À 29 ans, l’architecte María Fernanda Morera Cortés préside le Cicop Costa Rica (Centre international pour la conservation du patrimoine). « D’autres villes dans le monde protègent leur héritage architectural, dit-elle. Chez nous, les autorités approuvent de nouvelles constructions telles que la future Assemblée législative de l’architecte Javier Salinas, un monolithe massif en béton gris, fermé à la population, qui écrase tout autour de lui. Le Cicop, lui, s’est donné pour mission de sensibiliser les gens à l’architecture historique de San José en proposant des circuits de visite, en documentant les bâtiments originels avec la volonté de les préserver –alors que le gouvernement n’en a classé qu’un seul à ce jour. »
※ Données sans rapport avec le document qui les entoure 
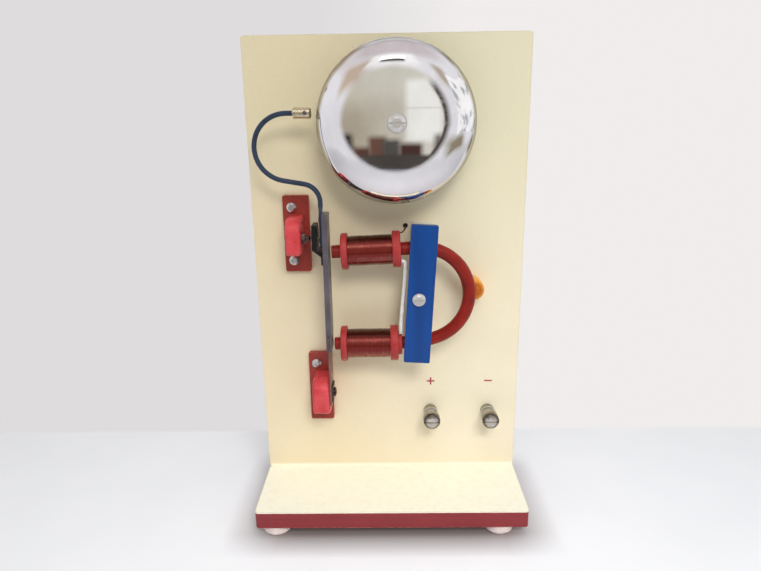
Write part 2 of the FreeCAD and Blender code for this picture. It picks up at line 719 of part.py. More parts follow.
def rivet(name, x, z, grip):
    """A rivet whose round head is on the left and whose other end is flush with the armature."""
    corners = [(-size(grip), 0), (-size(grip), 1), (0, 1), (0, 1.8), (0.5, 1.2), (0.5, 0)]
    return turned(name, corners, (x, d.mid_y, z), TO_LEFT)


def make_rivets():
    low, high, strip, tail_low, tail_high = rivet_heights()
    x, thick = d.armature_x, d.armature_thick
    group("spring_rivets", [rivet(f"SpringRivet{i}", x, z, thick) for i, z in enumerate((low, high))])
    node("strip_rivet", rivet("StripRivet", x - d.strip_foot_thick, strip, thick + d.strip_foot_thick))
    grip = thick + d.tail_thick
    group("rod_rivets", [
        rivet(f"RodRivet{i}", x - d.tail_thick, z, grip) for i, z in enumerate((tail_low, tail_high))
    ])


def make_hammer():
    """The hammer rod loops out to the left, dips, and turns down to its flattened tail."""
    loop, dip, elbow, start = d.rod_loop, d.rod_dip, d.rod_elbow, d.strike_z
    loop_z = start - loop
    low = (d.rod_loop_x - loop * sine(dip), loop_z - loop * cosine(dip))
    side = (d.rod_loop_x - loop, loop_z)
    down_x = d.armature_x - d.tail_thick / 2
    elbow_x = down_x - elbow
    turn_x = elbow_x + elbow * sine(dip)
    slope = sine(dip) / cosine(dip)
    turn_z = low[1] - (turn_x - low[0]) * slope
    elbow_z = turn_z - elbow * cosine(dip)
    corners = [
        (d.rod_end_x, start), (d.rod_loop_x, start), side, low, (turn_x, turn_z), (down_x, elbow_z),
        (down_x, d.tail_bottom + 2),
    ]
    body = new_body("HammerRod")
    path = new_sketch(body, "XZ")
    draw_outline(path, corners, {1: (loop, -1), 2: (loop, -1), 4: (elbow, 1)}, closed=False)
    section = draw_circles(new_sketch(body, "YZ", d.rod_end_x), [(0, start, d.rod_radius)])
    doc.recompute()
    pipe = body.newObject("PartDesign::AdditivePipe", "Rod")
    pipe.Profile = section
    pipe.Spine = (path, [f"Edge{i}" for i in range(1, 7)])
    doc.recompute()
    half, middle = d.tail_width / 2, (d.tail_bottom + d.tail_top) / 2
    outline, arcs = rounded(d.tail_thick, d.tail_top - d.tail_bottom, 0.3)
    tail = new_sketch(body, "XZ", -half)
    draw_outline(tail, [(px + down_x, pz + middle) for px, pz in outline], arcs)
    pad(body, tail, d.tail_width, "Tail")
    doc.recompute()
    # the tail is forged flat: what is left of the round rod beside it is cut away
    half_rod = d.rod_radius + 1
    for side_x in (down_x - d.tail_thick / 2 - half_rod, down_x + d.tail_thick / 2):
        trim = new_sketch(body, "XZ", -half_rod)
        ends = [(side_x, d.tail_bottom - 1), (side_x + half_rod, d.tail_bottom - 1),
                (side_x + half_rod, d.tail_top), (side_x, d.tail_top)]
        draw_outline(trim, ends)
        cut = body.newObject("PartDesign::Pocket", "Flat")
        cut.Profile = trim
        cut.Reversed = True
        bind(cut, "Length", half_rod * 2)
        doc.recompute()
    holes = [(0, z, 1 + d.running) for z in rivet_heights()[3:]]
    drill(body, "YZ", holes)
    node("hammer_rod", place(body, (0, d.mid_y, 0)))

    wide, length, chamfer = d.hammer_radius, d.hammer_length, 0.7
    bore, deep = d.rod_radius + d.running, d.hammer_length - (d.hammer_x - d.rod_end_x) + d.running
    corners = [
        (0, 0), (0, wide - chamfer), (chamfer, wide), (length - 0.4, wide), (length, wide - 0.4),
        (length, bore), (length - deep, bore), (length - deep, 0),
    ]
    head = turned("HammerHead", corners, (d.hammer_x, d.mid_y, start), TO_LEFT, {1: (1.4, 1)})
    screw_at = size(3)
    drill(head, "XZ", [(screw_at, 0, 1 + d.running)], depth=6, offset=-6)
    node("hammer_head", head)
    grub_y = d.mid_y - wide + 0.3
    grub = [(0, 0), (0, 0.9), (0.1, 1), (1.1, 1), (1.1, 0)]
    node("hammer_grub_screw", turned("GrubScrew", grub, (d.hammer_x - screw_at, grub_y, start), TO_BACK))


# Terminals, wires and what is behind the board

def make_terminals():
    studs, collars = [], []
    seat = d.board_front - d.collar_length
    for side, x in (("left", d.terminal_left_x), ("right", d.terminal_right_x)):
        z, bore, wide = d.terminal_z, d.stud_radius + d.running, d.collar_radius
        stud_front = seat - d.wire_washer - d.nut_length + 4
        length = board_rear + 9 - stud_front
        rod = [
            (0, 0), (0, d.stud_radius - 0.4), (0.4, d.stud_radius), (length - 0.4, d.stud_radius),
            (length, d.stud_radius - 0.4), (length, 0),
        ]
        studs.append(turned(f"Stud{side}", rod, (x, stud_front, z), TO_BACK))
        long = d.collar_length
        collar = [(0, bore), (long, bore), (long, wide - 0.9), (long - 0.9, wide), (0, wide)]
        collars.append(turned(f"Collar{side}", collar, (x, d.board_front, z), TO_FRONT))
        washer = ring(f"Washer{side}", bore, 4.3, d.wire_washer, (x, seat, z), TO_FRONT)
        node(f"{side}_clamp_washer", washer)
        tall, nut, neck, well = d.nut_length, d.nut_radius, d.nut_neck, d.nut_length - 3.2
        profile = [
            (0, bore), (0, neck - 0.3), (0.3, neck), (3.6, neck), (4.6, nut), (tall - 1.6, nut),
            (tall - 0.3, nut - 1.5), (tall, nut - 3.4), (tall, 0), (well, 0), (well, bore),
        ]
        spot = (x, seat - d.wire_washer, z)
        cap = turned(f"Nut{side}", profile, spot, TO_FRONT, {5: (1.6, 1), 6: (6, 1)})
        drill(cap, "YZ", (), depth=1.4, offset=tall - 1.2, outline=rounded(nut * 2.2, 1.1, 0.1))
        node(f"{side}_thumb_nut", cap)
    group("terminal_studs", studs)
    group("terminal_collars", collars)


def make_rear():
    """Washers, solder tags and nuts on every thread that comes out of the back of the board."""
    wired = {
        "Contact": (contact_insert_x, d.contact_z, -1), "Spring": (spring_insert_x, d.clamp_z, 1),
        "Left": (d.terminal_left_x, d.terminal_z, -1), "Right": (d.terminal_right_x, d.terminal_z, 1),
    }
    washers, nuts, tags = [], [], []
    bore, thin = d.stud_radius + d.running, size(0.8)
    for name, (x, z, up) in list(wired.items()) + [("Clamp", (screw_x, screw_z, 0))]:
        washers.append(ring(f"Washer{name}", bore, 4.5, thin, (x, board_rear, z), TO_BACK))
        seat = board_rear + thin
        if up:
            right = [(3.6, -3.6), (3.6, 2.4), (1.6, 4.4), (1.6, 10)]
            left = [(-a, b) for a, b in reversed(right)]
            outline = [(a, b * up) for a, b in right + left]
            spot = (x, seat + thin, z)
            tags.append(plate(f"Tag{name}", "XZ", (outline,), thin, spot, None, [(0, 0, bore)]))
            seat = seat + thin
        nuts.append(hex_nut(f"Nut{name}", 7, 3.2, bore, (x, seat, z), TO_BACK))
    group("rear_washers", washers)
    group("solder_tags", tags)
    group("rear_nuts", nuts)


def make_wires():
    sleeve, lead = d.sleeve_radius, d.lead_radius
    holes = [(d.lead_hole_x, d.lead_hole_z), (d.rear_hole_x, d.rear_hole_z)]
    inner, proud = lead + d.running, size(0.6)
    start, length = d.board_front - proud, board_rear - d.board_front + proud * 2
    group("lead_sleeves", [
        ring(f"Sleeve{i}", inner, sleeve, length, (x, start, z), TO_BACK) for i, (x, z) in enumerate(holes)
    ])
    mid, rear = d.mid_y, board_rear + 0.6
    whole = d.flange_left + d.coil_length + d.flange_right
    upper_x, upper_z = upper_leg_point(d.upper_bobbin_u + whole)
    lower_x, lower_z = lower_leg_point(d.lower_bobbin_u + d.flange_left)
    (front_x, front_z), (back_x, back_z) = holes
    upper_lead = wire_tube("UpperLead", [
        (upper_x - 0.15, mid + 5, upper_z + 7.8), (upper_x + 1.2, mid + 5.2, upper_z + 8),
        (front_x, mid + 9, front_z - 0.5), (front_x, d.board_front - 2.2, front_z), (front_x, rear, front_z),
    ], lead)
    lower_lead = wire_tube("LowerLead", [
        (lower_x + 0.75, mid + 8.6, lower_z - 1), (lower_x + 3, mid + 9.6, lower_z - 3),
        (back_x - 0.5, mid + 12, back_z + 0.4),
        (back_x, mid + 14, back_z), (back_x, rear, back_z),
    ], lead)
    group("coil_leads", [upper_lead, lower_lead])

    # the white link joins the two coils in series, beside the clamp bar
    low_x, low_z = lower_leg_point(d.lower_bobbin_u + whole)
    link = wire_tube("link_wire", [
        (upper_x + 0.35, mid - 0.6, upper_z - 6.6), (8.9, mid - 0.6, upper_z - 6.9), (8.7, mid - 0.7, 142),
        (7.2, mid - 0.8, 125), (6.4, mid - 2.2, 117), (low_x + 1.3, mid - 3.5, low_z + 6.4),
    ], 1.1, bend=0.49)
    node("link_wire", link)

    back, high = board_rear + 4, board_rear + 2.4
    tag_end = 9.6
    contact = [
        (contact_insert_x, high, d.contact_z - tag_end + 3),
        (contact_insert_x, high, d.contact_z - tag_end - 9),
        (-51.5, back, 128), (-50, back, 98), (-50.5, back, 66), (-44, back, 47), (-28, back, 38.5),
        (-6, back, 37), (12, back, 36.5), (d.terminal_left_x, high, d.terminal_z - tag_end - 4),
        (d.terminal_left_x, high, d.terminal_z - tag_end + 3),
    ]
    coil = [
        (front_x, rear, front_z), (front_x, rear + 3.4, front_z), (front_x + 0.6, back + 0.4, front_z - 8),
        (18, back, 148), (30, back, 133), (41, back, 112), (51, back, 92),
        (d.terminal_right_x, high, d.terminal_z + tag_end + 8),
        (d.terminal_right_x, high, d.terminal_z + tag_end - 3),
    ]
    spring = [
        (back_x, rear, back_z), (back_x, rear + 3.2, back_z), (back_x - 4, back, back_z - 3),
        (-30, back, 96), (spring_insert_x + 0.5, high, d.clamp_z + tag_end + 6),
        (spring_insert_x, high, d.clamp_z + tag_end - 3),
    ]
    for name, points in (("contact_wire", contact), ("coil_wire", coil), ("spring_wire", spring)):
        node(name, wire_tube(name, points, 0.8))


def check_and_export():
    doc.recompute()
    failed = [o.Label for o in doc.Objects if {"Invalid", "Error"} & set(o.State)]
    if failed:
        raise RuntimeError(f"failed: {failed}")
    for label, thing in nodes:
        shape = thing.Shape
        if shape.isNull() or not shape.isValid() or not shape.Solids:
            raise RuntimeError(f"{label} has no valid solid")
    os.makedirs("parts", exist_ok=True)
    for label, thing in nodes:
        thing.Shape.exportStep(f"parts/{label}.step")
    print(f"{len(nodes)} sub-parts")


make_stand()
make_board()
make_gong()
make_core()
make_coil("upper", d.upper_bobbin_u, upper_leg_point, WITH_CORE)
make_coil("lower", d.lower_bobbin_u, lower_leg_point, WITH_LOWER_LEG, d.hub_length)
make_clamp()
make_pad()
make_brackets()
make_contact()
make_spring()
make_armature()
make_rivets()
make_hammer()
make_terminals()
make_rear()
make_wires()
check_and_export()
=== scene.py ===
import json
import math

import bpy
import numpy as np
from mathutils import Matrix, Vector


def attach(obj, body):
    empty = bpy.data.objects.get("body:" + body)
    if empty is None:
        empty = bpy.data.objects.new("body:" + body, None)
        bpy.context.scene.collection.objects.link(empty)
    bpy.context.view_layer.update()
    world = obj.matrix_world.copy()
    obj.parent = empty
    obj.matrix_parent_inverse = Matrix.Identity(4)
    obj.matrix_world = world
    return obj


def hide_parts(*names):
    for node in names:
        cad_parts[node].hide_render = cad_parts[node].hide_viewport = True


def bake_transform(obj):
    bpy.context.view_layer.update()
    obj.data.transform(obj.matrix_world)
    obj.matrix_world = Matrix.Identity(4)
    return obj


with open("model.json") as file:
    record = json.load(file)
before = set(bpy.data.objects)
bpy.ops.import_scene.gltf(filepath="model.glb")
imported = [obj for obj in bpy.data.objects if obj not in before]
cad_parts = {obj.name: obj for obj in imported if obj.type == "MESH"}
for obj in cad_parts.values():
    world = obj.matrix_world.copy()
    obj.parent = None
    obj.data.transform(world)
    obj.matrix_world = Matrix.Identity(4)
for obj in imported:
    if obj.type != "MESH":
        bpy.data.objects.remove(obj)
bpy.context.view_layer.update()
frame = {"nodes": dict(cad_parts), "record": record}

mm = 0.001
nodes = frame["nodes"]
print("bell: frame loaded")


def toLinear(hexText):
    # an sRGB hex value turned to the linear colour that the shaders work in
    parts = [int(hexText[i:i + 2], 16) / 255 for i in (1, 3, 5)]
    return [p / 12.92 if p <= 0.04045 else ((p + 0.055) / 1.055) ** 2.4 for p in parts] + [1.0]


def addNode(tree, kind, settings=None, links=None):
    # one node: its properties, its socket values (text is a hex colour) and the sockets that feed it
    node = tree.nodes.new("ShaderNode" + kind)
    for key, value in (settings or {}).items():
        if isinstance(key, str) and hasattr(node, key):
            setattr(node, key, value)
        else:
            node.inputs[key].default_value = toLinear(value) if isinstance(value, str) else value
    for key, source in (links or {}).items():
        tree.links.new(source, node.inputs[key])
    return node


def newMaterial(name):
    # an empty node tree with one shader on its output, and Object coordinates for its patterns
    material = bpy.data.materials.new(name)
    material.use_nodes = True
    tree = material.node_tree
    tree.nodes.clear()
    spot = addNode(tree, "TexCoord").outputs["Object"]
    shader = addNode(tree, "BsdfPrincipled")
    addNode(tree, "OutputMaterial", None, {"Surface": shader.outputs["BSDF"]})
    return material, tree, shader, spot


def patches(tree, spot, sizeMm, low, high, strength=1.0, stretch=(1, 1, 1), detail=3.0, least=0.0):
    # clouds about sizeMm across, drawn out where stretch is small: the share is least where the noise is
    # under low, and least + strength where it is over high
    scaled = addNode(tree, "Mapping", {"Scale": stretch}, {"Vector": spot})
    noise = addNode(tree, "TexNoise", {"Scale": 1 / (sizeMm * mm), "Detail": detail},
                    {"Vector": scaled.outputs["Vector"]})
    limits = {"From Min": low, "From Max": high, "To Min": least, "To Max": least + strength}
    return addNode(tree, "MapRange", limits, {"Value": noise.outputs["Fac"]}).outputs["Result"]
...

Autre méthode, celle de Fiorella Mora, 27ans, qui a créé la fondation Humanos et présenté le dossier de San José à l’Unesco : « Notre capitale vient d’être acceptée dans le réseau des Villes créatives de l’Unesco grâce à notre approche qui met l’accent sur la création comme facteur stratégique de développement urbain durable. En croisant les compétences d’architectes, de designers et d’entreprises, nous voudrions encourager les propriétaires à entretenir leurs biens. » La jeune femme a déjà réuni les héritiers de l’Edico Maroy autour d’un projet de restauration. Une renaissance bienvenue pour l’époustouflante résidence privée Art nouveau du centre historique, tristement éventrée.